Quentin VerCetty, _Reine Albrighten bearing arms, 2015, lenticular print

selection from the ‘Outside In The Republic’ series

Quentin VerCetty
Galactic Q Animation, Ras Jamar Catch Ah Fiyah, _Reine Albrighten bearing arms, and Solar Priotorship balling – Omar

These digital imagining of the Republic is of a speculative afrotopia that consist of techno-fossils of youth of African descent as conceptual speculative sculptures.

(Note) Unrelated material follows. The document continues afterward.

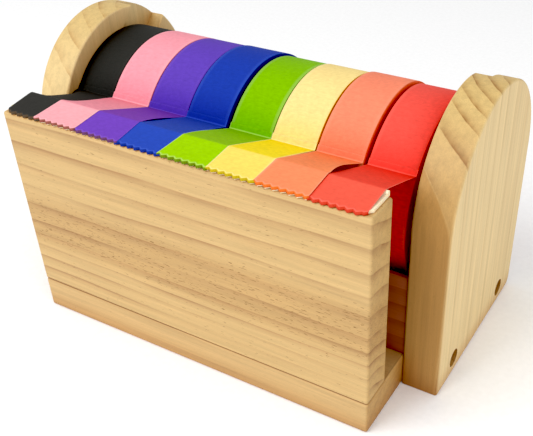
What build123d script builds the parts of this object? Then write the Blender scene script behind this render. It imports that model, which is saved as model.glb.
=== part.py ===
from build123d import *
from math import cos, radians, sin
import os

# A tabletop tape dispenser in pine: a base, a tall front board that carries the cutter strip, and two
# round-topped side panels whose grooves hold a thick dowel with eight rolls of crepe paper tape.
# X runs along the dowel, left to right; Y from the front of the dispenser to its back; Z is up.
# The origin is under the middle of the dispenser, on the surface that it stands on.

# Driving sizes, mm
INNER_W = 205.0        # between the two side panels
BOARD_T = 19.0         # thickness of the base and the front board
PANEL_T = 19.6         # thickness of a side panel
DEPTH = 146.0          # front of the base to its back
FRONT_H = 104.5        # height of the front board above the base
PANEL_D = 107.0        # depth of a side panel; its round top is a half circle of this width
PANEL_H = 145.6
TAPE_W = 24.4          # width of one tape
CORE_BORE_R = 38.1     # three-inch cardboard core
CORE_WALL = 2.5
AXLE_R = 14.0          # thick dowel that the rolls hang on
ROLL_R = 48.7          # a roll with most of its tape left

# Places that follow from them
FRONT_Y = -DEPTH / 2
BACK_Y = DEPTH / 2
PANEL_Y = BACK_Y - PANEL_D
ARCH_Y = BACK_Y - PANEL_D / 2
ARCH_Z = PANEL_H - PANEL_D / 2
BOARD_TOP = BOARD_T + FRONT_H

# The rolls and the dowel: a core hangs from the top of the dowel, clear of it by RUN_GAP
ROLL_Y = FRONT_Y + 91.5
ROLL_Z = 86.0
RUN_GAP = 0.3
AXLE_Z = ROLL_Z + CORE_BORE_R - AXLE_R - RUN_GAP
END_PLAY = 0.5         # room between a dowel end and its groove's floor

# The grooves: blind, sloping up and back from the dowel's seat, and open through the round top
GROOVE_DEPTH = 9.0
GROOVE_R = AXLE_R + 0.6
GROOVE_SLOPE = 47.5    # degrees above level
GROOVE_RUN = 70.0      # long enough to leave the panel's round top

# One entry for each tape: name, left edge, and how its radius differs from ROLL_R
ROLLS = (
    ("black", -102.30, 0.0),
    ("pink", -77.65, 0.2),
    ("purple", -53.00, 0.1),
    ("blue", -28.35, 0.5),
    ("green", -2.50, -0.6),
    ("yellow", 22.15, -0.3),
    ("orange", 47.70, 0.4),
    ("red", 74.00, -0.5),
)

# The cutter strip: a thin plate with teeth in front and a low bead along its back
STRIP_INSET = 1.8      # from the front board's ends
STRIP_T = 1.6
STRIP_BACK = 19.2      # from the front board's face to the strip's back
TOOTH_PITCH = 3.9
TOOTH_DEPTH = 1.5
TOOTH_VALLEY = 1.2     # from the front board's face to the valleys between the teeth
STRIP_CORNER = 3.5     # cut off the strip's front corners
BEAD_R = 1.3           # half the bead's width, and nearly its height above the plate
BEAD_H = 1.4

# The tape tails that run from the rolls to the teeth
TAIL_T = 0.3
TAIL_FRONT = 0.6       # from the front board's face
TAIL_RISE = 5.0        # how far ahead of the bead the tape starts to lift
PEEL_ANGLE = 144.5     # round the roll from the level line at its back to where the tape leaves it
PEEL_GAP = 0.5

# The retaining panel, screws and small roundings
RETAINER_T = 3.0
RETAINER_H = 47.4
RETAINER_SETBACK = 1.3
SCREW_Y = 20.5         # from either upright edge of a side panel
HEAD_R = 4.0
HEAD_H = 2.4
SHANK_R = 2.0
SCREW_LEN = 38.0       # under the head
BORE_R = 5.0
BORE_DEPTH = 8.0
HOLE_CLEARANCE = 0.15
EDGE_R = 1.3
PANEL_EDGE_R = 1.2
BACK_CORNER_R = 5.0


def block(x0, x1, y0, y1, z0, z1):
    """A box from its two opposite corners."""
    return Pos((x0 + x1) / 2, (y0 + y1) / 2, (z0 + z1) / 2) * Box(x1 - x0, y1 - y0, z1 - z0)


def rod(radius, x0, x1, y, z):
    """A round bar along X."""
    return Pos((x0 + x1) / 2, y, z) * Rot(0, 90, 0) * Cylinder(radius, x1 - x0)


def along_x(curve, start, length):
    """A closed Y-Z outline, carried along X from start."""
    return Pos(start, 0, 0) * extrude(make_face(Plane.YZ * curve), length, dir=(1, 0, 0))


def wood_screw(length):
    """A pan-head screw along +X, with the underside of its head at X = 0."""
    half = Polyline((-HEAD_H, 0), (-HEAD_H, HEAD_R - 1.2), (-HEAD_H + 0.8, HEAD_R - 0.2), (0, HEAD_R),
                    (0, SHANK_R), (length - 4, SHANK_R), (length, 0.3), (length, 0), close=True)
    body = revolve(make_face(Plane.XY * half), Axis.X)
    recess = [Pos(-HEAD_H, 0, 0) * Rot(turn, 0, 0) * Box(2.6, 4.4, 0.9) for turn in (0, 90)]
    return body - recess


def side_screw_places():
    """Y and Z of the two screws in each side panel."""
    return [(PANEL_Y + SCREW_Y, BOARD_T / 2), (BACK_Y - SCREW_Y, BOARD_T / 2)]


def base_screw_places():
    """X of the screws that come up through the base into the front board."""
    return [-INNER_W * 0.36, 0, INNER_W * 0.36]


def base_board():
    board = block(-INNER_W / 2, INNER_W / 2, FRONT_Y, BACK_Y, 0, BOARD_T)
    board = fillet(board.edges(), EDGE_R)
    hole_r = SHANK_R + HOLE_CLEARANCE
    for y, z in side_screw_places():
        for side in (-1, 1):
            inner = side * (INNER_W / 2 + PANEL_T - BORE_DEPTH - SCREW_LEN)
            outer = side * (INNER_W / 2 + 1)
            board -= rod(hole_r, min(inner, outer), max(inner, outer), y, z)
    for x in base_screw_places():
        board -= Pos(x, FRONT_Y + BOARD_T / 2, BOARD_T / 2) * Cylinder(hole_r, BOARD_T + 2)
        board -= Pos(x, FRONT_Y + BOARD_T / 2, BORE_DEPTH / 2) * Cylinder(BORE_R, BORE_DEPTH)
    return board


def front_board():
    board = block(-INNER_W / 2, INNER_W / 2, FRONT_Y, FRONT_Y + BOARD_T, BOARD_T, BOARD_TOP)
    board = fillet(board.edges(), EDGE_R)
    for x in base_screw_places():
        depth = SCREW_LEN - BOARD_T + BORE_DEPTH
        board -= Pos(x, FRONT_Y + BOARD_T / 2, BOARD_T + depth / 2) * Cylinder(SHANK_R + HOLE_CLEARANCE, depth)
    return board


def side_panel(side):
    """side is -1 for the left panel and 1 for the right one."""
    outline = Polyline((BACK_Y, ARCH_Z), (BACK_Y, 0), (PANEL_Y, 0), (PANEL_Y, ARCH_Z))
    top = ThreePointArc((PANEL_Y, ARCH_Z), (ARCH_Y, PANEL_H), (BACK_Y, ARCH_Z))
    board = along_x(outline + top, INNER_W / 2, PANEL_T)
    back_corner = board.edges().filter_by(Axis.X).sort_by(Axis.Z)[:2].sort_by(Axis.Y)[-1]
    board = fillet(back_corner, BACK_CORNER_R)
    rims = board.edges().filter_by(Axis.X, reverse=True)
    board = fillet(rims, PANEL_EDGE_R)
    board -= groove_cutter()
    for y, z in side_screw_places():
        outer = INNER_W / 2 + PANEL_T
        board -= rod(SHANK_R + HOLE_CLEARANCE, INNER_W / 2 - 1, outer + 1, y, z)
        board -= rod(BORE_R, outer - BORE_DEPTH, outer + 1, y, z)
    return board if side > 0 else mirror(board, Plane.YZ)


def groove_cutter():
    """The shape routed out of the right panel: a slot with a round end at the dowel's seat."""
    slot = SlotCenterToCenter(GROOVE_RUN, 2 * GROOVE_R)
    lean = Plane.YZ * Pos(ROLL_Y, AXLE_Z) * Rot(0, 0, GROOVE_SLOPE) * Pos(GROOVE_RUN / 2, 0) * slot
    return Pos(INNER_W / 2, 0, 0) * extrude(lean, GROOVE_DEPTH, dir=(1, 0, 0))


def retaining_panel():
    y0 = PANEL_Y + RETAINER_SETBACK
    panel = block(-INNER_W / 2 + 0.1, INNER_W / 2 - 0.1, y0, y0 + RETAINER_T, BOARD_T, BOARD_T + RETAINER_H)
    return fillet(panel.edges().filter_by(Axis.X).group_by(Axis.Z)[-1], RETAINER_T * 0.25)


def strip_outline():
    """Half-round bead apart, the strip from above: teeth in front, two cut corners, straight back."""
    half = INNER_W / 2 - STRIP_INSET
    valley = FRONT_Y + TOOTH_VALLEY
    first = -half + STRIP_CORNER
    count = round(2 * (half - STRIP_CORNER) / TOOTH_PITCH)
    step = 2 * (half - STRIP_CORNER) / count
    teeth = []
    for k in range(count):
        teeth.append((first + k * step, valley))
        teeth.append((first + (k + 0.5) * step, valley - TOOTH_DEPTH))
    teeth.append((-first, valley))
    back = FRONT_Y + STRIP_BACK
    ends = [(half, valley + STRIP_CORNER), (half, back), (-half, back), (-half, valley + STRIP_CORNER)]
    return make_face(Polyline(*teeth, *ends, close=True))


def cutter_strip():
    plate = Pos(0, 0, BOARD_TOP) * extrude(strip_outline(), STRIP_T, dir=(0, 0, 1))
    half = INNER_W / 2 - STRIP_INSET
    back = FRONT_Y + STRIP_BACK
    foot = BOARD_TOP + STRIP_T
    rise = ThreePointArc((back - 2 * BEAD_R, foot), (back - BEAD_R, foot + BEAD_H), (back, foot))
    bead = along_x(rise + Line((back, foot), (back - 2 * BEAD_R, foot)), -half, 2 * half)
    return plate + bead


def tape_core(left):
    outer = rod(CORE_BORE_R + CORE_WALL, left, left + TAPE_W, ROLL_Y, ROLL_Z)
    return outer - rod(CORE_BORE_R, left - 1, left + TAPE_W + 1, ROLL_Y, ROLL_Z)


def tape_roll(left, radius):
    outer = rod(radius, left, left + TAPE_W, ROLL_Y, ROLL_Z)
    return outer - rod(CORE_BORE_R + CORE_WALL, left - 1, left + TAPE_W + 1, ROLL_Y, ROLL_Z)


def tape_tail(left, radius):
    """The tape from the roll, over the strip's bead and flat along the strip to its teeth."""
    out = radius + PEEL_GAP
    peel = (ROLL_Y + out * cos(radians(PEEL_ANGLE)), ROLL_Z + out * sin(radians(PEEL_ANGLE)))
    flat_z = BOARD_TOP + STRIP_T
    bead_y = FRONT_Y + STRIP_BACK - BEAD_R
    over = BEAD_H + 0.2
    bend = [(bead_y + over * cos(radians(a)), flat_z + over * sin(radians(a))) for a in (115, 90, 70)]
    route = [(FRONT_Y + TAIL_FRONT, flat_z), (bead_y - TAIL_RISE, flat_z), *bend, peel]
    top = [(y, z + TAIL_T) for y, z in reversed(route)]
    return along_x(Polyline(*route, *top, close=True), left, TAPE_W)


def side_screws():
    """Both screws of both panels, each sunk to the floor of its counterbore."""
    head = INNER_W / 2 + PANEL_T - BORE_DEPTH
    screws = []
    for y, z in side_screw_places():
        screws.append(Pos(-head, y, z) * wood_screw(SCREW_LEN))
        screws.append(Pos(head, y, z) * Rot(0, 0, 180) * wood_screw(SCREW_LEN))
    return Compound(children=screws)


def base_screws():
    places = [Pos(x, FRONT_Y + BOARD_T / 2, BORE_DEPTH) for x in base_screw_places()]
    return Compound(children=[place * Rot(0, -90, 0) * wood_screw(SCREW_LEN - 1) for place in places])


def all_parts():
    reach = INNER_W / 2 + GROOVE_DEPTH - END_PLAY
    parts = {
        "base_board": base_board(),
        "front_board": front_board(),
        "left_side_panel": side_panel(-1),
        "right_side_panel": side_panel(1),
        "retaining_panel": retaining_panel(),
        "cutter_strip": cutter_strip(),
        "axle_dowel": chamfer(rod(AXLE_R, -reach, reach, ROLL_Y, AXLE_Z).edges(), 0.8),
        "side_screws": side_screws(),
        "base_screws": base_screws(),
    }
    for name, left, extra in ROLLS:
        parts[name + "_core"] = tape_core(left)
        parts[name + "_tape_roll"] = tape_roll(left, ROLL_R + extra)
        parts[name + "_tape_tail"] = tape_tail(left, ROLL_R + extra)
    return parts


os.makedirs("parts", exist_ok=True)
for node, solid in all_parts().items():
    export_step(solid, "parts/" + node + ".step")
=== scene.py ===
import math

import bpy
import numpy as np
from mathutils import Matrix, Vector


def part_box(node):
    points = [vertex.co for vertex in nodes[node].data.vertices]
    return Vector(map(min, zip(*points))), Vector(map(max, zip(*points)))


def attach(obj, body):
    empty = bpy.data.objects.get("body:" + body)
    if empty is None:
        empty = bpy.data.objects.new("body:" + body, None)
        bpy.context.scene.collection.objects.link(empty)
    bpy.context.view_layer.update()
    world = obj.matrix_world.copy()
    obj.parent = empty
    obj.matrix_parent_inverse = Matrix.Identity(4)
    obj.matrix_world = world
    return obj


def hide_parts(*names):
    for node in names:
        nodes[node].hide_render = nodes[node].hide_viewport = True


# Looks of a tabletop tape dispenser: solid pine boards, a moulded cutter strip and eight rolls of crepe
# paper tape. The boards, strip, dowel, cores and screws are the frame's own nodes with better materials.
# The wound tape and the tape tails are surfaces made here. Lengths in the constants are millimetres.

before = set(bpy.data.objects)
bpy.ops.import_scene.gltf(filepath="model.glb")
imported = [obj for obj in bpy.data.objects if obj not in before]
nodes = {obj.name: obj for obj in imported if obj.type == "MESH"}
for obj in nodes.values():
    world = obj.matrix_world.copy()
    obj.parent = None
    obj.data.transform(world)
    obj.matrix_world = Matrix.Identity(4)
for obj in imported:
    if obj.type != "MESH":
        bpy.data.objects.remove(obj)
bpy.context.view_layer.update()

MM = 0.001


def colour(hex_code):
    """sRGB hex to the linear colour that a shader takes."""
    parts = [int(hex_code[i:i + 2], 16) / 255 for i in (1, 3, 5)]
    linear = [c / 12.92 if c <= 0.04045 else ((c + 0.055) / 1.055) ** 2.4 for c in parts]
    return (*linear, 1.0)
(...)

Creator of the 2020 Joshua Glover Memorial, Toronto’s first monument of a person of African descent, Quentin VerCetty is an award-winning multidisciplinary griot (storyteller), artivist, educator, Afrofuturist a-r-tographer and an ever-growing interstellar tree.While completing his 2021 Master’s in Art Education from Concordia University, he has coined the terms ‘Sankofanology’ and ‘rastafuturism’ and co-edited Canada’s first art book on Afrofuturism entitled “Cosmic Underground Northside: An Incantation of Black Canadian Speculative Discourse and Innerstandings”. VerCetty’s has exhibited his art in countries around the world with a focus on representation and inclusion of Blackness and African diasporic cultures. Through all the work he does, he hopes to activate ancestral connections, engage minds, inspire hearts, and help to make the world a better place not only for today but for many tomorrows to come.